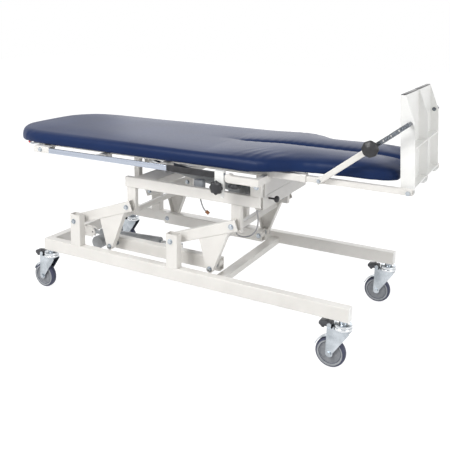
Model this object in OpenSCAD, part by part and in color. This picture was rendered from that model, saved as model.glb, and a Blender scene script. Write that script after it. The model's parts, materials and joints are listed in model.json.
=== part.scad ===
// Physiotherapy tilt table on a wheeled base with a parallelogram lift.
// Lengths run from the head end of the base rails (x = 0) to the foot end,
// y = 0 is the centre line with the near side at -y, and z = 0 is the floor.
// The last section moves the whole table so that its own middle is the origin.

/* [Base frame] */
// Length of the base rails
base_l = 1590; // [1400:10:1800]
// Width over the base rails
base_w = 720; // [660:10:800]
// Width of a base rail tube
rail_tube_w = 40; // [30:1:50]
// Height of a base rail tube
rail_tube_h = 60; // [50:1:70]
// Wall of the welded steel tubes
wall = 3; // [2:0.5:4]
// Outer corner radius of the steel tubes
tube_r = 4; // [3.5:0.5:6]
// Distance of the foot-side cross tube from the head end
foot_cross_x = 944; // [920:2:1100]
// Width of the foot-side cross tube
foot_cross_w = 50; // [30:1:60]
// Height of the foot-side cross tube
foot_cross_h = 30; // [20:1:32]
// Length of a lift post along the rail
post_l = 60; // [50:1:70]
// Height of a lift post above its rail
post_h = 156; // [140:1:180]
// Distance from the head end to the first lift post
post_x = 177; // [160:1:200]
// Depth of a tube end cap's plug
cap_plug = 12; // [6:1:20]
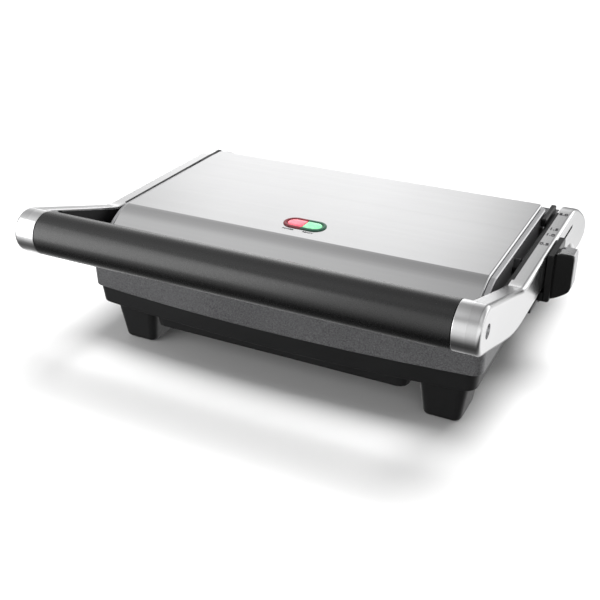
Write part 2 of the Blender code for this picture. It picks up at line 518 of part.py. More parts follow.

____________________

▶ **What is being asked**
Nothing may be left out: return each entry exactly as it reads.

▶ **Full solution**
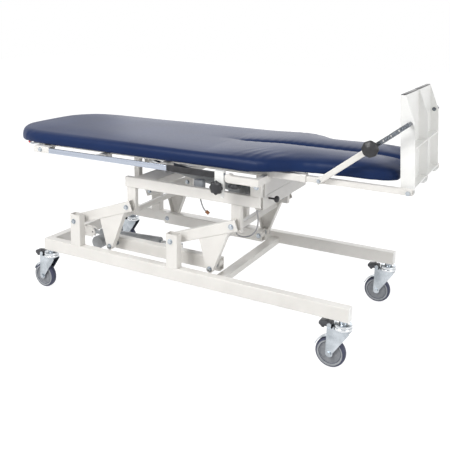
Model this object in OpenSCAD, part by part and in color. This picture was rendered from that model, saved as model.glb, and a Blender scene script. Write that script after it. The model's parts, materials and joints are listed in model.json.
=== part.scad ===
// Physiotherapy tilt table on a wheeled base with a parallelogram lift.
// Lengths run from the head end of the base rails (x = 0) to the foot end,
// y = 0 is the centre line with the near side at -y, and z = 0 is the floor.
// The last section moves the whole table so that its own middle is the origin.

/* [Base frame] */
// Length of the base rails
base_l = 1590; // [1400:10:1800]
// Width over the base rails
base_w = 720; // [660:10:800]
// Width of a base rail tube
rail_tube_w = 40; // [30:1:50]
// Height of a base rail tube
rail_tube_h = 60; // [50:1:70]
// Wall of the welded steel tubes
wall = 3; // [2:0.5:4]
// Outer corner radius of the steel tubes
tube_r = 4; // [3.5:0.5:6]
// Distance of the foot-side cross tube from the head end
foot_cross_x = 944; // [920:2:1100]
// Width of the foot-side cross tube
foot_cross_w = 50; // [30:1:60]
// Height of the foot-side cross tube
foot_cross_h = 30; // [20:1:32]
// Length of a lift post along the rail
post_l = 60; // [50:1:70]
// Height of a lift post above its rail
post_h = 156; // [140:1:180]
// Distance from the head end to the first lift post
post_x = 177; // [160:1:200]
// Depth of a tube end cap's plug
cap_plug = 12; // [6:1:20]
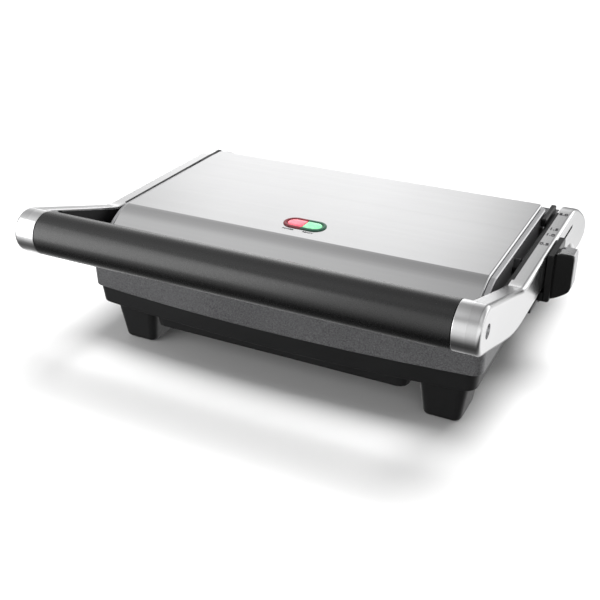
Write part 2 of the Blender code for this picture. It picks up at line 518 of part.py. More parts follow.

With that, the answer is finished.